Source material:
↓

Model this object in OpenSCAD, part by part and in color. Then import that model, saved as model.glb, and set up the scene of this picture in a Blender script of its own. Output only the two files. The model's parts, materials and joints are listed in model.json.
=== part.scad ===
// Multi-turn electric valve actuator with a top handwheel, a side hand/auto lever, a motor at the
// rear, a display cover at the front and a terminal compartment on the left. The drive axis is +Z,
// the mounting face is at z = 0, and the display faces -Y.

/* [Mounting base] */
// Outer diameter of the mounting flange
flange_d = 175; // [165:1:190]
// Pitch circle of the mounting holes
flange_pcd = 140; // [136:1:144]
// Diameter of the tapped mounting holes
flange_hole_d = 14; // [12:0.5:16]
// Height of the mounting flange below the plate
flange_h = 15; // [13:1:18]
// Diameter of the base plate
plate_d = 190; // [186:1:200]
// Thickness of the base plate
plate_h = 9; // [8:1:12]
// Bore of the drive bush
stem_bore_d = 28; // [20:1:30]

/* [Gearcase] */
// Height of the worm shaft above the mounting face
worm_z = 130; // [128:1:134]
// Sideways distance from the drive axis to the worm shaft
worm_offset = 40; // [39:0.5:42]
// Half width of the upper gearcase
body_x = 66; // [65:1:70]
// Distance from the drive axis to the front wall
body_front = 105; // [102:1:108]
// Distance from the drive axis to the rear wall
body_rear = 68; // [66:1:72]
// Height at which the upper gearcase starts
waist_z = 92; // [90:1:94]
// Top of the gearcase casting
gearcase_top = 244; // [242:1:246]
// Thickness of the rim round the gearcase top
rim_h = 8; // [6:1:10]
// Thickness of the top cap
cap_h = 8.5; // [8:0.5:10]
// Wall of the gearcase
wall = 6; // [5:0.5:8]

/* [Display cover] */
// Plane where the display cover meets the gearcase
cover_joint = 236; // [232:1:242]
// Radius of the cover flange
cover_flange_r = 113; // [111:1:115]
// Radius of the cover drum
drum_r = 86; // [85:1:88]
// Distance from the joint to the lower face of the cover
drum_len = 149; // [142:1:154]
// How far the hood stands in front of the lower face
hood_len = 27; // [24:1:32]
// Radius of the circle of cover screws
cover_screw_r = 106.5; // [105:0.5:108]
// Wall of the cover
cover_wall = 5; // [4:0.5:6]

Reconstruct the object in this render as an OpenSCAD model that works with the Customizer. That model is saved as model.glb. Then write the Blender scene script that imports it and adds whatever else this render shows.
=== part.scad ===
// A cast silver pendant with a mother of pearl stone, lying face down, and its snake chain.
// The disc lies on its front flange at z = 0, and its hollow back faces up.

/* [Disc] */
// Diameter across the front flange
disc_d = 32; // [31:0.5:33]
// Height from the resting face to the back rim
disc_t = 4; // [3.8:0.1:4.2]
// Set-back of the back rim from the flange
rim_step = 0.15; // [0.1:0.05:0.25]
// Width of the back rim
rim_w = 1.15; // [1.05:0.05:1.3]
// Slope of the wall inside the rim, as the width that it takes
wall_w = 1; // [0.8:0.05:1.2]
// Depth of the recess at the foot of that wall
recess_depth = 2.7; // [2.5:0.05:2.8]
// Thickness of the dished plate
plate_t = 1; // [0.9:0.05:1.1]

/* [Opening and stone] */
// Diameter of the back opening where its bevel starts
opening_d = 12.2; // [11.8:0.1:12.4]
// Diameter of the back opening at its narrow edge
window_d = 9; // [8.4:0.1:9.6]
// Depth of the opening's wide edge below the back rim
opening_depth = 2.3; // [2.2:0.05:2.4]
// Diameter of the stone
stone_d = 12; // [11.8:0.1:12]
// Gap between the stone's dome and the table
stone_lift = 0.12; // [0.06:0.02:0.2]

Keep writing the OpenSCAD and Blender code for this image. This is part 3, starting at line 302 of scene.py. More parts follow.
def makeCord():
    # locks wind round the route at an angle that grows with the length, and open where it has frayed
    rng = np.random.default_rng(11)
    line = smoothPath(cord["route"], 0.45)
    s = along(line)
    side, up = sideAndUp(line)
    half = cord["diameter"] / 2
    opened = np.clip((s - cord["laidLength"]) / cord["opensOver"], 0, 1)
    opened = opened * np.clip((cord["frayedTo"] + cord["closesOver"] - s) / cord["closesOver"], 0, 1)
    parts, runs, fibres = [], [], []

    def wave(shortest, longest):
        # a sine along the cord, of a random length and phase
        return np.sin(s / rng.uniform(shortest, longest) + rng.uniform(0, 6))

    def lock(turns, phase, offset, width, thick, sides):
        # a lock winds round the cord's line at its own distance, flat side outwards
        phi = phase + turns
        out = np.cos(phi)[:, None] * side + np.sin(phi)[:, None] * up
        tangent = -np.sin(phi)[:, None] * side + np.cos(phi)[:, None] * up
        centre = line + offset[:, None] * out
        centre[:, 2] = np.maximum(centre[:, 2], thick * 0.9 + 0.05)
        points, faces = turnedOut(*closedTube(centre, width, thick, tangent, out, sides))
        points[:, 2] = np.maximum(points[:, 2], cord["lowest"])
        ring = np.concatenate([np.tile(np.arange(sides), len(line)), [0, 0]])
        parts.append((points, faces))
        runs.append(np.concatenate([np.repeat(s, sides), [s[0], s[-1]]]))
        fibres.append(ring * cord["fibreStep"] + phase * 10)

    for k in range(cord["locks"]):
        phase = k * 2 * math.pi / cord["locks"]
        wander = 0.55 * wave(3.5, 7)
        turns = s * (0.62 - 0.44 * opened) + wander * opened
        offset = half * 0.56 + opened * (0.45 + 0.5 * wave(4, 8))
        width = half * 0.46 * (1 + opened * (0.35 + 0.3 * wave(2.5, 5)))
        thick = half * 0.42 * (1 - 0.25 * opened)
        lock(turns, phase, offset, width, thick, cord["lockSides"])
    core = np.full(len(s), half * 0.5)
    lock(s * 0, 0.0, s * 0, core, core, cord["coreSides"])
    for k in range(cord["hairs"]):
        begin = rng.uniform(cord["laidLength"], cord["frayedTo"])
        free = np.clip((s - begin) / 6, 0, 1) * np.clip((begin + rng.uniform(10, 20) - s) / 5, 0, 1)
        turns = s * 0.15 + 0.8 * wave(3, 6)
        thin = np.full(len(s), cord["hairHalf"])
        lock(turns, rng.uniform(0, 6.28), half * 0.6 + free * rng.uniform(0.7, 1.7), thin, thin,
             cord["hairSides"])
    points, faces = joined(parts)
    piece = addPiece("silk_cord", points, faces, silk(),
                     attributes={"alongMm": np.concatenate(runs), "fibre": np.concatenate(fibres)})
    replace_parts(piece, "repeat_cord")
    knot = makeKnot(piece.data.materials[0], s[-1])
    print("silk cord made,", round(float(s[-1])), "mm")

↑
↓

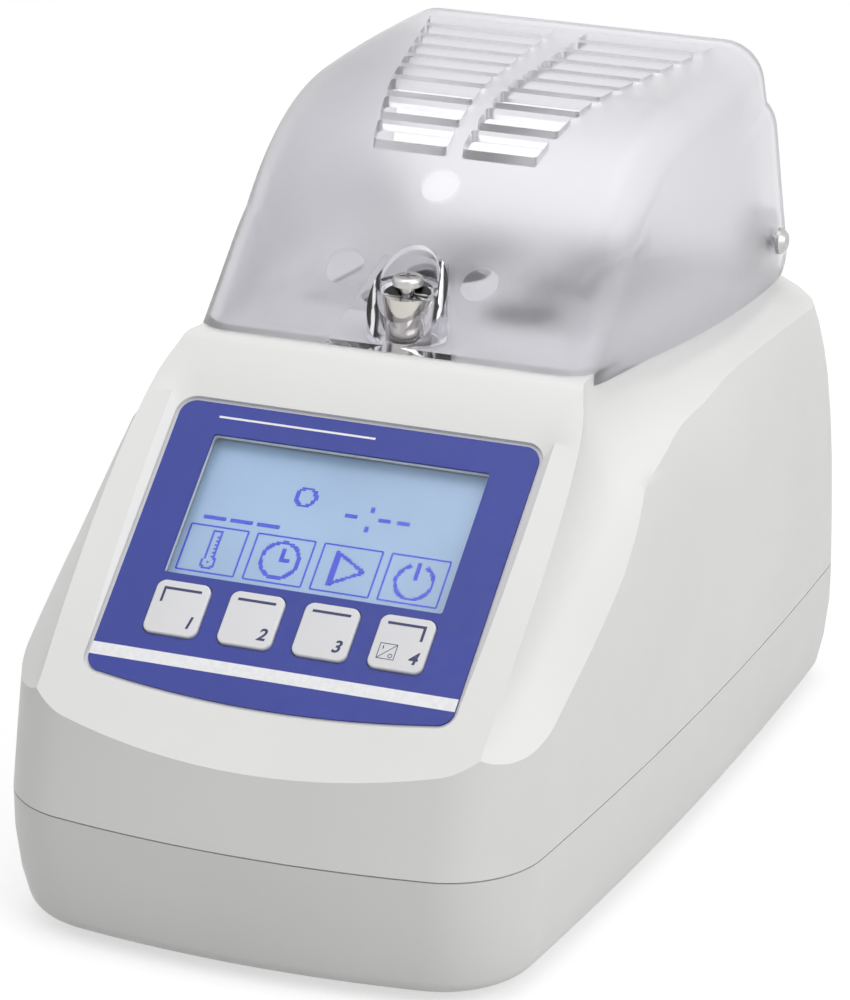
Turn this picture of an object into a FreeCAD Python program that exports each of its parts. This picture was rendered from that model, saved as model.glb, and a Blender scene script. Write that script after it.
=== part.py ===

↑
↓

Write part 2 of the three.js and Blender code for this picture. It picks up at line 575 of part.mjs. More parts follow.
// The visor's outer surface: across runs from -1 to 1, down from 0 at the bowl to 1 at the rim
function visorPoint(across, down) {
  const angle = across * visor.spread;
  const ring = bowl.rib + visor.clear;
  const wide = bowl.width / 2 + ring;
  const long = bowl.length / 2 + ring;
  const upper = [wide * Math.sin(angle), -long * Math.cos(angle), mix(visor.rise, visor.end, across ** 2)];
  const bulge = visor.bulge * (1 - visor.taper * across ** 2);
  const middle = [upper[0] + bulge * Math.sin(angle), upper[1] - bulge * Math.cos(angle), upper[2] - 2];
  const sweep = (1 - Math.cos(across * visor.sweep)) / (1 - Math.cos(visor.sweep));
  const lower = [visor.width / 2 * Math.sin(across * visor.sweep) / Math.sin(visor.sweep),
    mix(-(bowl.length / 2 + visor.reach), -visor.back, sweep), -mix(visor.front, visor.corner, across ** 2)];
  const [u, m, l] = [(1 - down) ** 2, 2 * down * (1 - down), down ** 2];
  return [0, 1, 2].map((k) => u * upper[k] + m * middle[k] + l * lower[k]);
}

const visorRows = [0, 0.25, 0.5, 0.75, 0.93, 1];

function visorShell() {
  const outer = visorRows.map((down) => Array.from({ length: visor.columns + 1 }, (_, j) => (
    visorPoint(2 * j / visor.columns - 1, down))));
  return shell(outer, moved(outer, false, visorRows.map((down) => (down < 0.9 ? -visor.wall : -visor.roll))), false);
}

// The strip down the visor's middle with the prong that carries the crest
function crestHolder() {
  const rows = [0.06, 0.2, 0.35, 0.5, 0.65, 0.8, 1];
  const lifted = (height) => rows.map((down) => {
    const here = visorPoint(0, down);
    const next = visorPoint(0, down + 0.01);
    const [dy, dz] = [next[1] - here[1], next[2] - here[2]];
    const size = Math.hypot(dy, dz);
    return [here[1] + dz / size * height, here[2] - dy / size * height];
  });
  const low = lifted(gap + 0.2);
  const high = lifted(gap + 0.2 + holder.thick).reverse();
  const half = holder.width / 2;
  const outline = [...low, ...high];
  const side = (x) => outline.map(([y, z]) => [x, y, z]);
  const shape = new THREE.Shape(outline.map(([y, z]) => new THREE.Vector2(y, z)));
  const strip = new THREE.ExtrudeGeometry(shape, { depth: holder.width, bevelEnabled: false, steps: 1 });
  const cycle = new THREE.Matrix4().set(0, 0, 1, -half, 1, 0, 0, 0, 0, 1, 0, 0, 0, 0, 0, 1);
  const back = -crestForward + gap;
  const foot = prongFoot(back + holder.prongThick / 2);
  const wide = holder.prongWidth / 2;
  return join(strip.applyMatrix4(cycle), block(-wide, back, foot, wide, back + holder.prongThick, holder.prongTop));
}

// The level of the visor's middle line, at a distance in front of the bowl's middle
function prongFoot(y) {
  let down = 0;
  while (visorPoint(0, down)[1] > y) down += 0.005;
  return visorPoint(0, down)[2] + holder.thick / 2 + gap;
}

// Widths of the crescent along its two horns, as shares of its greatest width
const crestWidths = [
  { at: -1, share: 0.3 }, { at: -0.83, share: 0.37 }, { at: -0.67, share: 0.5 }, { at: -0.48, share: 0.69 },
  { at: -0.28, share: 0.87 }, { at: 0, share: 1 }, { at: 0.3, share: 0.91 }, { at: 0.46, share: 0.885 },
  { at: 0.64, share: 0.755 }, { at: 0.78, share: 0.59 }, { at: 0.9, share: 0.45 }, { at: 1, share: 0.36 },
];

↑

Objective: Give the exact lines, and only those, from the line containing "Model this object" through the line containing "stem_bore_d = 28; // [20:1:30]" in the entries above.

Output for this task:
Model this object in OpenSCAD, part by part and in color. Then import that model, saved as model.glb, and set up the scene of this picture in a Blender script of its own. Output only the two files. The model's parts, materials and joints are listed in model.json.
=== part.scad ===
// Multi-turn electric valve actuator with a top handwheel, a side hand/auto lever, a motor at the
// rear, a display cover at the front and a terminal compartment on the left. The drive axis is +Z,
// the mounting face is at z = 0, and the display faces -Y.

/* [Mounting base] */
// Outer diameter of the mounting flange
flange_d = 175; // [165:1:190]
// Pitch circle of the mounting holes
flange_pcd = 140; // [136:1:144]
// Diameter of the tapped mounting holes
flange_hole_d = 14; // [12:0.5:16]
// Height of the mounting flange below the plate
flange_h = 15; // [13:1:18]
// Diameter of the base plate
plate_d = 190; // [186:1:200]
// Thickness of the base plate
plate_h = 9; // [8:1:12]
// Bore of the drive bush
stem_bore_d = 28; // [20:1:30]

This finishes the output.